▶ **Directive**:
Start at the line containing "214, 95, 12))", stop at the line containing "for node in", and set down every line in that stretch exactly as written, and nothing else.

Modeling code records:
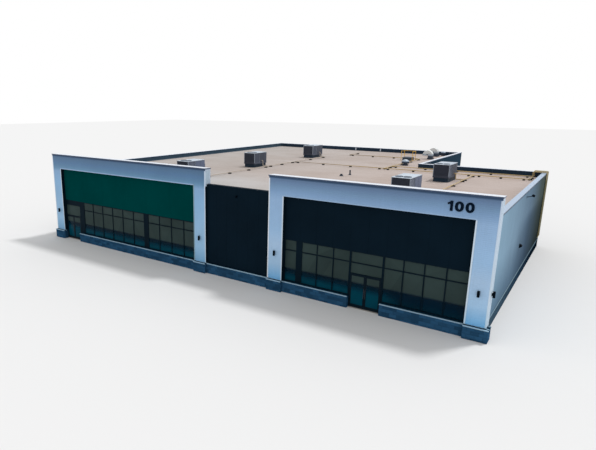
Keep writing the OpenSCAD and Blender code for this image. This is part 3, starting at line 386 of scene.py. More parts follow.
def felt(name, colour):
    """Mineral roofing sheet: granules, a change of tone from sheet to sheet, and water marks."""
    finish, tree, shader = nodes_for(name)
    granules = noise(tree, scale=160, detail=3)
    tone = ramp(tree, granules, [(0.3, shade(colour, 0.86)), (0.7, shade(colour, 1.08))])
    rows = noise(tree, scale=0.9, detail=2, stretch=(0.04, 1, 1))
    sheets = mottle(tree, rows, (0.95, 0.94, 0.93), 0.35, 0.65)
    marks = ramp(tree, noise(tree, scale=0.22, detail=7), [(0.40, WHITE), (0.60, (0.92, 0.90, 0.88))])
    across = blend(tree, along(tree, "X", -14.0, 8.0), (0.93, 0.96, 0.98), (1.04, 0.99, 0.98))
    front = blend(tree, along(tree, "Y", -9.0, -16.0), WHITE, (1.08, 1.20, 1.28))
    tree.links.new(times(tree, tone, sheets, marks, across, front), shader.inputs["Base Color"])
    shader.inputs["Roughness"].default_value = 0.95
    shader.inputs["Specular IOR Level"].default_value = 0.2
    rough_skin(tree, shader, granules, depth=0.3, distance=0.004)
    return finish


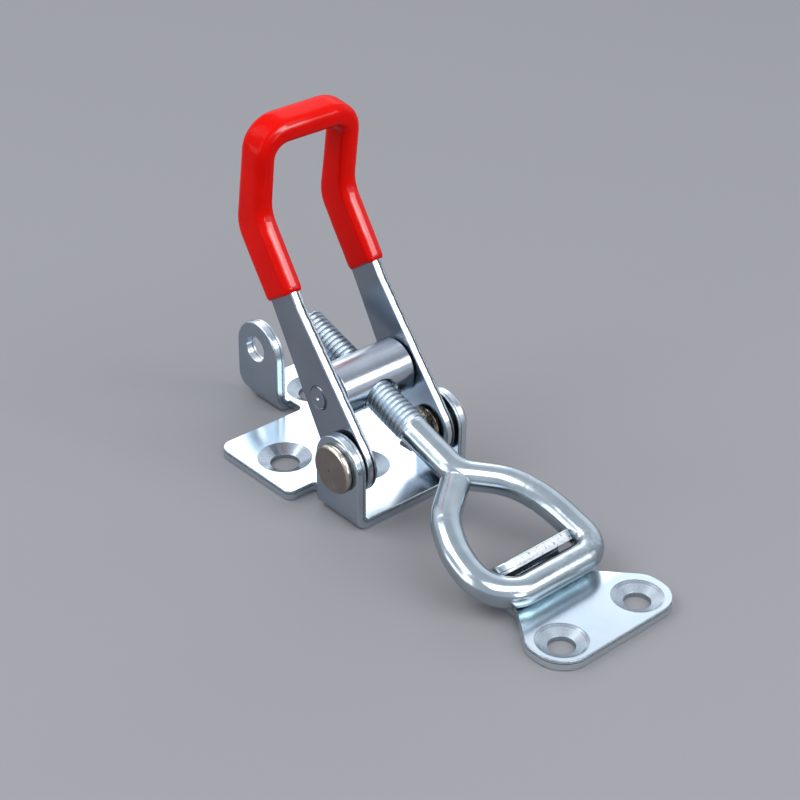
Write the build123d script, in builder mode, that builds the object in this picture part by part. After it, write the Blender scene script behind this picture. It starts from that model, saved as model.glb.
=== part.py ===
from build123d import *
from math import asin, cos, degrees, hypot, radians, sin, sqrt
import os

os.makedirs("parts", exist_ok=True)

# Over centre toggle latch: base bracket, lever with dipped grip, cross barrel,
# hook bolt and strike plate. Millimetres, +Z up, +X towards the strike.
# X = 0 is the lever pivot axis, Y = 0 the mid-plane between the ears and
# Z = 0 the underside of the base bracket and of the strike plate.

# ---- base bracket: one folded sheet --------------------------------------
SHEET = 2.0  # sheet thickness of bracket and strike
BEND_IN = 0.8  # inner radius of the folds
BEND_OUT = BEND_IN + SHEET
FRONT_X = 5.7  # front edge of the foot, and half width of an ear
EAR_OUT = 13.0  # outer face of an ear from the mid-plane
EAR_IN = EAR_OUT - SHEET
EAR_FOLD = EAR_OUT - BEND_OUT  # where the ear's fold starts on the foot
PIVOT_Z = 11.0  # pivot axis above the underside
EAR_TOP_Z = 11.25  # centre of an ear's round top
WING_FRONT_X = -9.6
WING_REAR_X = -30.6
WING_Y = 16.15
FOOT_REAR_X = -44.85
NOTCH_Y = 9.85  # depth line of the relief beside an ear
LUG_OUT_Y = 1.0  # outer face of the padlock lug
LUG_IN_Y = LUG_OUT_Y + SHEET
LUG_FOLD_Y = LUG_OUT_Y + BEND_OUT
SLOT_Y = LUG_FOLD_Y + 0.35  # side of the slot the lug was folded out of
LUG_FRONT_X = -34.5
LUG_R = 6.0
LUG_X = LUG_FRONT_X - LUG_R
LUG_TOP_Z = 17.4
LUG_Z = LUG_TOP_Z - LUG_R
LUG_FOLD_REAR_X = -43.2
LUG_CORNER_R = 3.2
LUG_FOOT_Z = 1.8  # underside of the lug behind its fold
LUG_HOLE = (-41.0, 11.8)
LUG_HOLE_R = 2.75
SCREW_HOLES = ((-19.4, -9.2), (-35.2, 10.3), (-8.1, 0.0))
SCREW_R = 2.725
SCREW_SINK_R = 5.05
SINK_ANGLE = 127.4

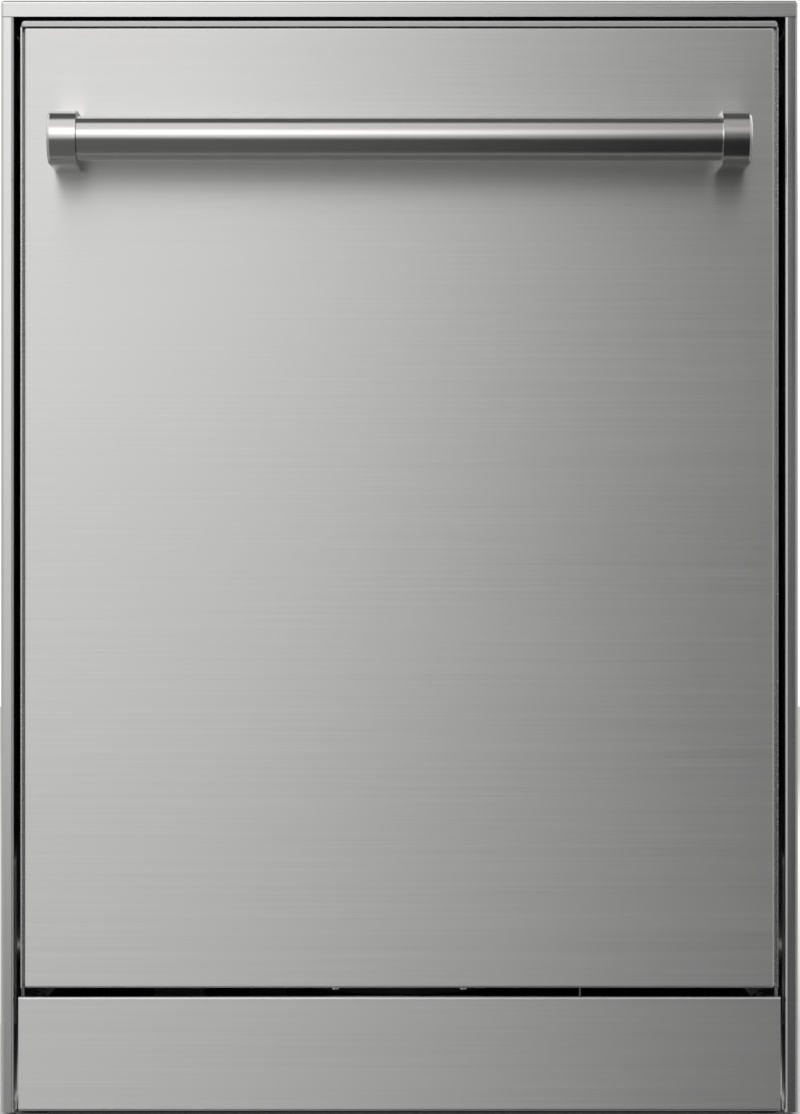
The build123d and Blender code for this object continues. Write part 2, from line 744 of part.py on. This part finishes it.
save("lower_rack", lower_rack())
save("lower_tine_row", tine_row(lower_fold_y, lower_floor + 8, 214, 95, 12))
save("rack_wheels_front", rack_wheels(wheel_rows[0]))
save("rack_wheels_rear", rack_wheels(wheel_rows[1]))
save("upper_rack", upper_rack())
save("upper_tine_row", tine_row(upper_fold_y, upper_floor + 8, 204, 62, 12))
save("rail_middle_members", both_sides(rail_middle()))
save("rack_rails", rack_rails())
save("cutlery_tray", cutlery_tray())
save("cutlery_grid", cutlery_grid())
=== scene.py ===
import bpy
import bmesh
import json
import math
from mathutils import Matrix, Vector


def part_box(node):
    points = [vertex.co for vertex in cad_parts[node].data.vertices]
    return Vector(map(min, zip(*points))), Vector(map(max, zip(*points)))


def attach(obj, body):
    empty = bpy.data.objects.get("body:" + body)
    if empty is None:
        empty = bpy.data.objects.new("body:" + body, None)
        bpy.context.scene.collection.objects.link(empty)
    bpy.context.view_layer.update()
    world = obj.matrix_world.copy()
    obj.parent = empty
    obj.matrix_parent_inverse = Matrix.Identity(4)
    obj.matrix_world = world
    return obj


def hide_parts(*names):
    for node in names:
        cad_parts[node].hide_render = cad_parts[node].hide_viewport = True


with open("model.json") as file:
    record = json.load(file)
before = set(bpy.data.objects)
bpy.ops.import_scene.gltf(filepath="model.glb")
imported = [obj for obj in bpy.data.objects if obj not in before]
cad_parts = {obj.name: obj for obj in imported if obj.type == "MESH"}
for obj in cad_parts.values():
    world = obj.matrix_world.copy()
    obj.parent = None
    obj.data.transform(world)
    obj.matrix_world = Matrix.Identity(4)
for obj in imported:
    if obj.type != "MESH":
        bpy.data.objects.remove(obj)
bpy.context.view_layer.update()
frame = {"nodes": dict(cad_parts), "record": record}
nodes = frame["nodes"]
print("loaded", len(nodes), "nodes")

studio = {
    "distance": 2.65,         # from the door's face to the lens, m
    "viewHeight": 0.8455,     # height seen at the casing's front edge, m
    "aim": (0.0004, 0.4246),  # x and z of the level line of sight
    "sensor": 36,             # mm
    "farClip": 60,
}


def addCamera(v):
    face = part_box("door_panel")[0].y
    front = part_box("casing_side_left")[0].y
    bpy.ops.object.camera_add(location=(v["aim"][0], face - v["distance"], v["aim"][1]),
                              rotation=(math.radians(90), 0, 0))
    cam = bpy.context.object
    cam.name = "frontCamera"
    cam.data.sensor_width = v["sensor"]
    cam.data.lens = v["sensor"] * (front - cam.location.y) / v["viewHeight"]
    cam.data.clip_end = v["farClip"]
    bpy.context.scene.camera = cam
    bpy.context.scene.view_settings.view_transform = "Standard"


addCamera(studio)


def link(tree, a, b):
    tree.links.new(a, b)


def mathNode(tree, kind, a, b=None):
    n = tree.nodes.new("ShaderNodeMath")
    n.operation = kind
    for i, value in enumerate((a, b)):
        if value is None:
            continue
        if isinstance(value, (int, float)):
            n.inputs[i].default_value = value
        else:
            link(tree, value, n.inputs[i])
    return n.outputs[0]


def rangeNode(tree, value, lo, hi, outLo, outHi, smooth=True):
    n = tree.nodes.new("ShaderNodeMapRange")
    n.interpolation_type = "SMOOTHSTEP" if smooth else "LINEAR"
    link(tree, value, n.inputs["Value"])
    for key, number in (("From Min", lo), ("From Max", hi), ("To Min", outLo), ("To Max", outHi)):
        n.inputs[key].default_value = number
    return n.outputs["Result"]


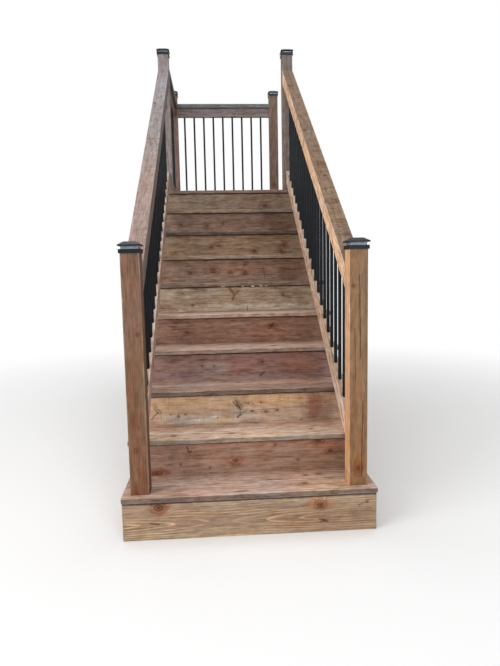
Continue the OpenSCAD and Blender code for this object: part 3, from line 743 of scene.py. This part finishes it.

▶ **Response to the exercise**:
save("lower_tine_row", tine_row(lower_fold_y, lower_floor + 8, 214, 95, 12))
save("rack_wheels_front", rack_wheels(wheel_rows[0]))
save("rack_wheels_rear", rack_wheels(wheel_rows[1]))
save("upper_rack", upper_rack())
save("upper_tine_row", tine_row(upper_fold_y, upper_floor + 8, 204, 62, 12))
save("rail_middle_members", both_sides(rail_middle()))
save("rack_rails", rack_rails())
save("cutlery_tray", cutlery_tray())
save("cutlery_grid", cutlery_grid())
=== scene.py ===
import bpy
import bmesh
import json
import math
from mathutils import Matrix, Vector


def part_box(node):
    points = [vertex.co for vertex in cad_parts[node].data.vertices]
    return Vector(map(min, zip(*points))), Vector(map(max, zip(*points)))


def attach(obj, body):
    empty = bpy.data.objects.get("body:" + body)
    if empty is None:
        empty = bpy.data.objects.new("body:" + body, None)
        bpy.context.scene.collection.objects.link(empty)
    bpy.context.view_layer.update()
    world = obj.matrix_world.copy()
    obj.parent = empty
    obj.matrix_parent_inverse = Matrix.Identity(4)
    obj.matrix_world = world
    return obj


def hide_parts(*names):
    for node in names:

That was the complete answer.